Mas também, ao mesmo tempo, queremos perceber as
transformações mais recentes que se estão a operar em África. Ao entrar no
século XX apenas 10% de África era cristã, hoje podemos dizer que cerca de
metade de África é cristã. Esse sucesso de expansão, curiosamente, resultou de
muitos africanos convertidos se terem transformado em missionários.
O cristianismo é uma religião muito plástica, no sentido em
que se adapta às culturas, o que não significa abdicar da ortodoxia do ponto de
vista doutrinário, às vezes sim, mas grande parte das vezes não, mas do ponto
de vista cultural e formal o Cristianismo é profundamente plástico e
curiosamente um dos factores que contribuiu para isto foi a primeira guerra
mundial e o retorno de muitos missionários à Europa durante esse período. Isso
fez com que o Cristianismo africano crescesse e mais recentemente a forte
expansão pentecostal e neopentecostal que se foi sentindo desde finais do
século XX. Já desde o século XIX que a par das missões católicas, as mais
antigas, houve trabalho missionário protestante.

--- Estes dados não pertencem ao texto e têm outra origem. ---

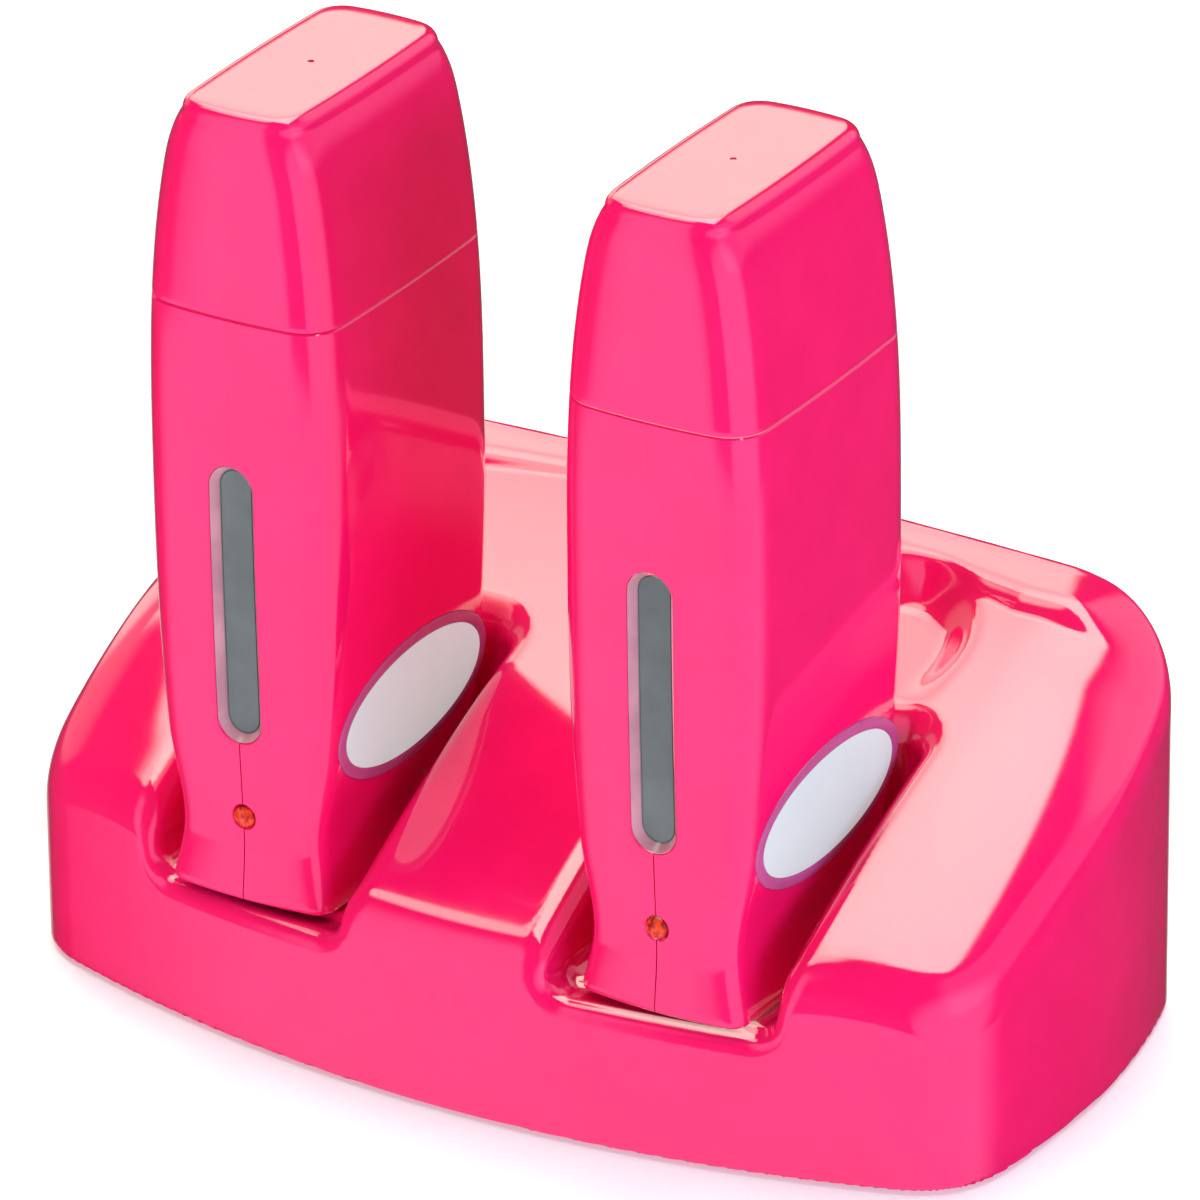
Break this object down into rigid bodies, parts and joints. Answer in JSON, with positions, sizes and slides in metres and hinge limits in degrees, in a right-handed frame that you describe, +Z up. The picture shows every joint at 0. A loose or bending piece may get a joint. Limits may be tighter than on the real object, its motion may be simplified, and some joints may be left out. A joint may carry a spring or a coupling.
{
  "type": "wax heater",
  "caption": "Roll-on wax heater: cartridge handsets with pull-off caps stand in the open-fronted slots of a wedge-shaped heating dock.",
  "frame": {"origin": "centre of the base's footprint, on the surface that its feet stand on", "axes": "+Z up, +X to the right along the base, -Y towards the user at the open front of the slots"},
  "size_m": [0.2676, 0.152, 0.24],
  "materials": {
    "pink_plastic": "high gloss moulded",
    "window_plastic": "smoked, smooth",
    "lamp_plastic": "clear red",
    "badge_silver": "satin silver",
    "badge_mauve": "satin",
    "black_plastic": "fine texture",
    "black_rubber": "matt",
    "aluminium": "die cast",
    "ceramic": "matt",
    "brass": "plated",
    "steel": "zinc plated",
    "board_green": "solder resist",
    "lead_grey": "smooth insulation"
  },
  "bodies": {
    "base": {"base_shell": "pink_plastic", "base_plate": "black_plastic", "front_left_rubber_foot": "black_rubber", "front_right_rubber_foot": "black_rubber", "rear_left_rubber_foot": "black_rubber", "rear_right_rubber_foot": "black_rubber", "front_left_base_screw": "steel", "front_right_base_screw": "steel", "rear_left_base_screw": "steel", "rear_right_base_screw": "steel", "left_dock_block": "pink_plastic", "left_dock_pin_1": "brass", "left_dock_pin_2": "brass", "left_dock_lead": "lead_grey", "right_dock_block": "pink_plastic", "right_dock_pin_1": "brass", "right_dock_pin_2": "brass", "right_dock_lead": "lead_grey", "mains_inlet": "black_plastic", "inlet_pin_1": "brass", "inlet_pin_2": "brass", "inlet_lead": "lead_grey", "terminal_block": "ceramic"},
    "handset_left": {"left_shell_left_half": "pink_plastic", "left_shell_right_half": "pink_plastic", "left_collar": "black_plastic", "left_heating_chamber": "aluminium", "left_heater_plate": "ceramic", "left_thermostat": "steel", "left_thermal_fuse": "brass", "left_level_window": "window_plastic", "left_indicator_lens": "lamp_plastic", "left_control_board": "board_green", "left_foot_plate": "black_plastic", "left_badge_face": "badge_silver", "left_badge_ring": "badge_mauve", "left_contact_pad_1": "brass", "left_contact_pad_2": "brass", "left_foot_screw_1": "steel", "left_foot_screw_2": "steel"},
    "handset_right": {"right_shell_left_half": "pink_plastic", "right_shell_right_half": "pink_plastic", "right_collar": "black_plastic", "right_heating_chamber": "aluminium", "right_heater_plate": "ceramic", "right_thermostat": "steel", "right_thermal_fuse": "brass", "right_level_window": "window_plastic", "right_indicator_lens": "lamp_plastic", "right_control_board": "board_green", "right_foot_plate": "black_plastic", "right_badge_face": "badge_silver", "right_badge_ring": "badge_mauve", "right_contact_pad_1": "brass", "right_contact_pad_2": "brass", "right_foot_screw_1": "steel", "right_foot_screw_2": "steel"},
    "cap_left": {"left_cap": "pink_plastic"},
    "cap_right": {"right_cap": "pink_plastic"}
  },
  "joints": [
    {"name": "left_handset_lift", "type": "slide", "parent": "base", "child": "handset_left", "axis": [0, 0, 1], "range_m": [0, 0.1]},
    {"name": "left_cap_pull", "type": "slide", "parent": "handset_left", "child": "cap_left", "axis": [0, 0, 1], "range_m": [0, 0.06]},
    {"name": "right_handset_lift", "type": "slide", "parent": "base", "child": "handset_right", "axis": [0, 0, 1], "range_m": [0, 0.1]},
    {"name": "right_cap_pull", "type": "slide", "parent": "handset_right", "child": "cap_right", "axis": [0, 0, 1], "range_m": [0, 0.06]}
  ]
}
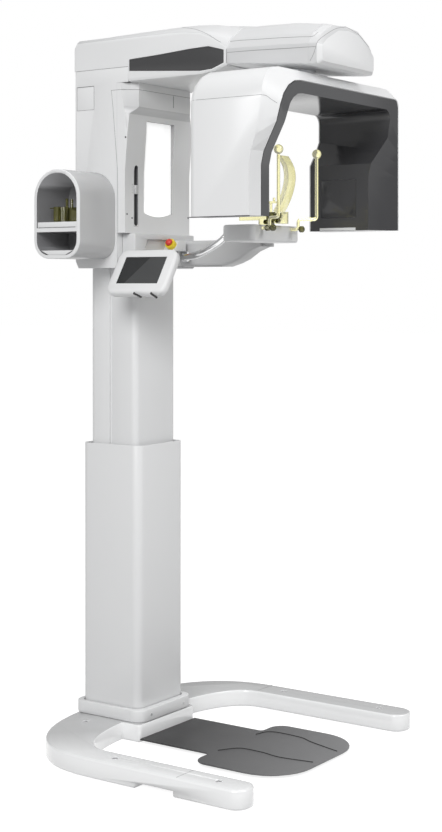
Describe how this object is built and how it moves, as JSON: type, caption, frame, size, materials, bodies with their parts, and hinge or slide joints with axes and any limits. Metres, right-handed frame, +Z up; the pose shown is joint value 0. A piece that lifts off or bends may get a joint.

Outro aspecto contemporâneo é que a missão europeia em
África hoje encontrou novas estratégias, que reflectem o que a Europa e o
Ocidente são. Estão menos centradas na evangelização do ponto de vista de
anunciar a mensagem e mais em obras sociais enquadrando isso em ONGs. Muitos
dos leigos que vão para África fazem um trabalho social, menos preocupados com
a missionação. O que é interessante é que o que está a vir de África para cá é
um espírito profundamente evangelizador. Muitos cristãos que vêm para a Europa,
sejam católicos ou evangélicos, sentem que têm a obrigação de actuar num meio
que está descristianizado.
Isto pode sentir-se no mundo católico, por exemplo nos movimentos
carismáticos, mas também na presença de padres que têm vindo para cá e o seu
trabalho em paróquias normais. Ao mesmo tempo temos as igrejas africanas, de
língua portuguesa ou de língua inglesa, a Nigéria tem uma grande igreja
evangélica, pentecostal, em Londres. Eles sentem a necessidade de contribuir
para esta Europa que está secularizada.
Arcebispo John Sentamu, à esquerda, número 2 da Igreja Anglicana |
O Papa Francisco
falou no perigo de se confundir a Igreja com uma ONG, precisamente. Essa nova
dimensão da missão cristã ocidental enfraquece a mensagem?
Sem dúvida. No fundo esse tipo de estratégia reflecte aquilo
que as próprias igrejas fizeram na Europa. Grande parte das igrejas na Europa,
incluindo a católica, abdicaram de uma certa intervenção na esfera pública, no
sentido de anunciar a mensagem claramente, cingindo-se ao trabalho social, que
é fundamental, sem dúvida, mas em muitos sítios o discurso foi muito imanente.
Um dos problemas do Cristianismo europeu é ter perdido a transcendência, ou ter
abdicado de anunciar uma mensagem que tem a ver com a transcendência.
Sabe-se que na Igreja
Católica há muitos padres e missionários que estão agora a vir para a Europa,
invertendo a lógica missionária. Aplica-se o mesmo noutras confissões cristãs?
Sim, isso começa a notar-se. Entra-se em igrejas
protestantes, e falo de protestantes históricos, ligados à reforma, ou a Igreja
anglicana, e nota-se que se estão a tornar pluriétnicas e isso tem contribuído
em muito para a vitalidade de algumas igrejas que até estavam bastante amorfas,
e por outro lado até temos as igrejas evangélicas, dentro do protestantismo
evangélico, as chamadas igrejas livres, que crescem por todos os lados, e que
têm uma componente étnica, mas também de missionação dos portugueses, que é um
trabalho que não é feito pelos portugueses, porque os europeus cristãos
conformaram-se com a ideia de que a religião tinha de ficar apenas na esfera
privada, e esse discurso continua, mesmo que Bento XVI tenha chamado a atenção
para a nova evangelização.
Qual é a estratégia da nova evangelização? Vê-se pouco, em
termos práticos. A Igreja em Portugal tem feito um trabalho com algum sucesso
junto das elites culturais, por exemplo a questão do Pátio dos Gentios, mas
ainda não percebi, tanto quanto tenho pesquisado, qual é a agenda de uma
evangelização para as pessoas comuns.